Radioactive water also dripped outside the barrier by way of scaffolding mounted on the tank. Part of that water likely entered a drainage ditch and flowed into the sea, TEPCO officials said.

Rainwater accumulated in the barrier because of a measure TEPCO took following the August discovery that 300 tons of highly radioactive water had leaked from a tank and breached a barrier in a separate area on the site. Some of that water eventually reached the ocean.

Until August, TEPCO workers kept the drainage valves on barriers permanently open to prevent rainwater from forming pools around tanks and making it difficult to immediately spot radioactive water leaks.

Because of that precaution, highly radioactive water that escaped the tank did leak unnoticed via drainage valves to the exterior of a barrier.

The NRA ordered TEPCO to keep the drainage valves shut and to pump water pooling inside barriers into the storage tanks.

But with the valves closed, TEPCO was forced to do something with the rainwater filling the barrier. The rainwater is supposed to be kept under control as potentially radioactive water.
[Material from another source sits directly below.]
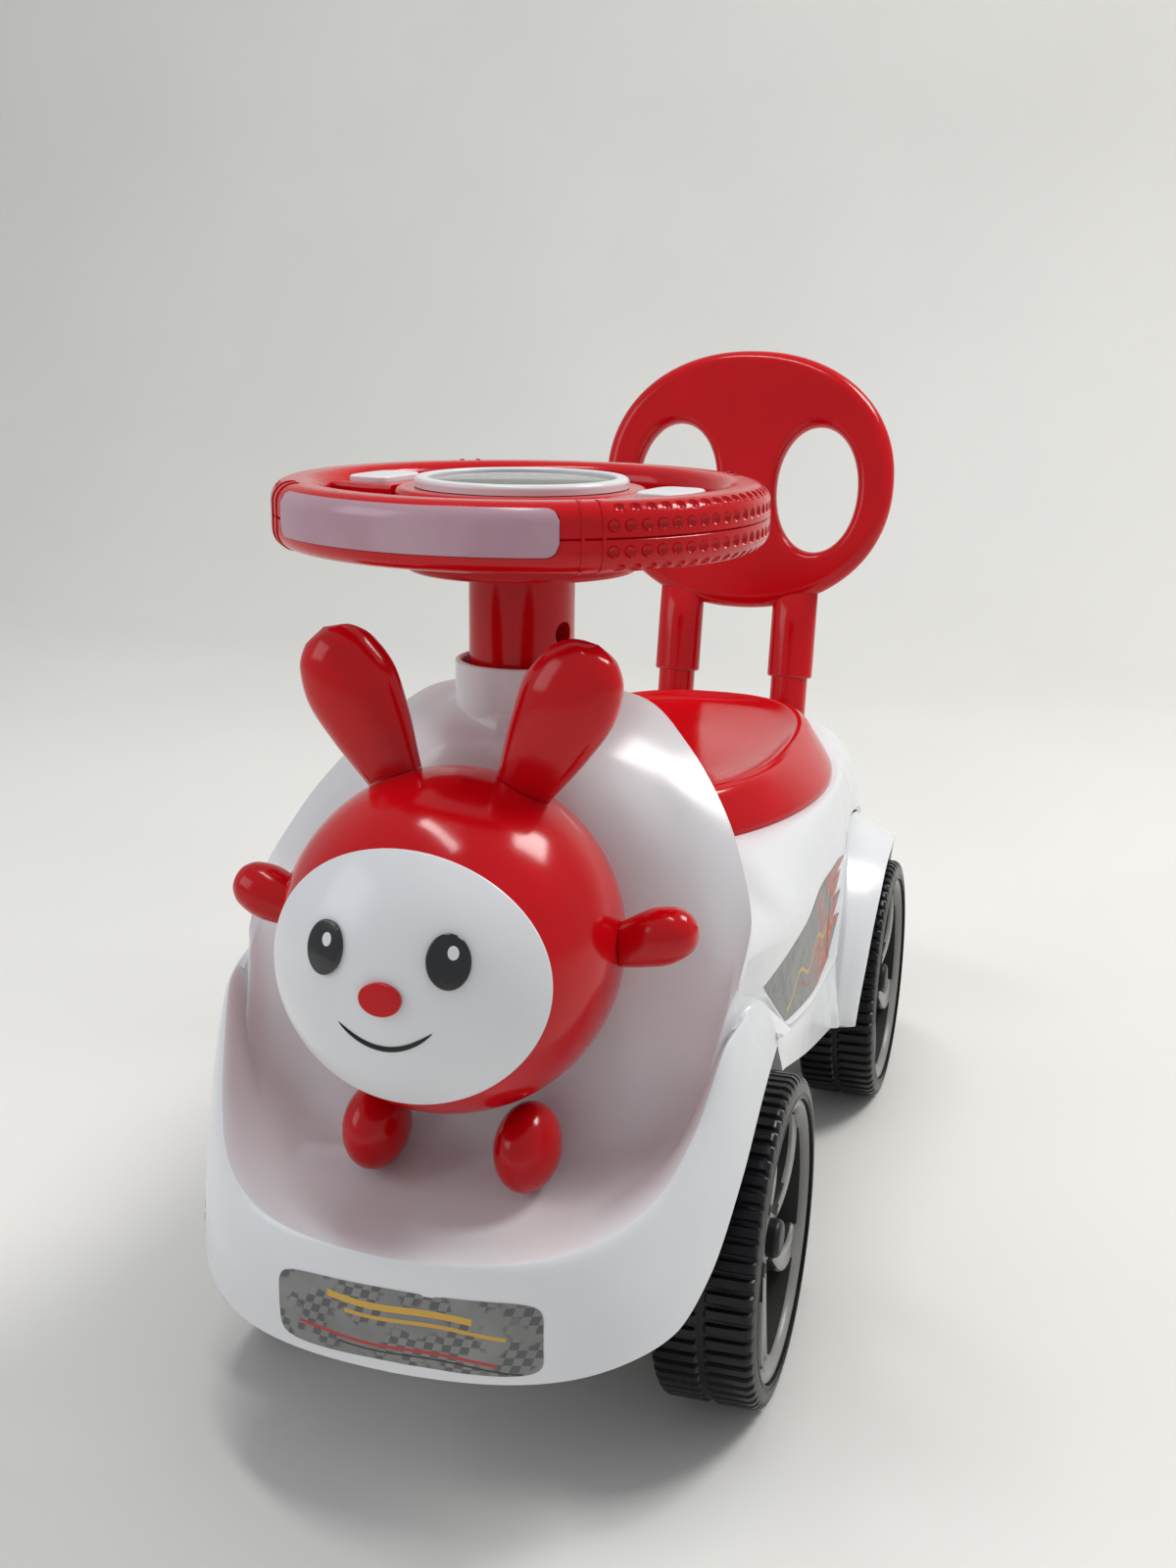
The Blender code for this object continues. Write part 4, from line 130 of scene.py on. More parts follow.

TEPCO calculated that water would overflow barriers during a rainfall of 120 millimeters or more, a downpour that it believed occurs once or so a year, company officials explained.

When another typhoon approached on Sept. 15, water overflowed the barrier surrounding the B-South area--the site of the Oct. 2 leak. TEPCO workers collected 1,400 tons of water during that typhoon.

TEPCO hopes to check the radioactive levels of the rainwater once it has been transferred into temporary storage tanks, and release it into the sea if its levels are low. But the NRA has yet to approve that plan, citing flaws in TEPCO’s measurement methods and standards for discharging waste into the environment.

The company said it plans to heighten the barriers to cope with the water situation, adding that the work will be completed at the end of this year.

TEPCO’s Ishizaki told the prefectural government that the utility will install water gauges before the end of November on all storage tanks that are of the same type as the source of the latest leak.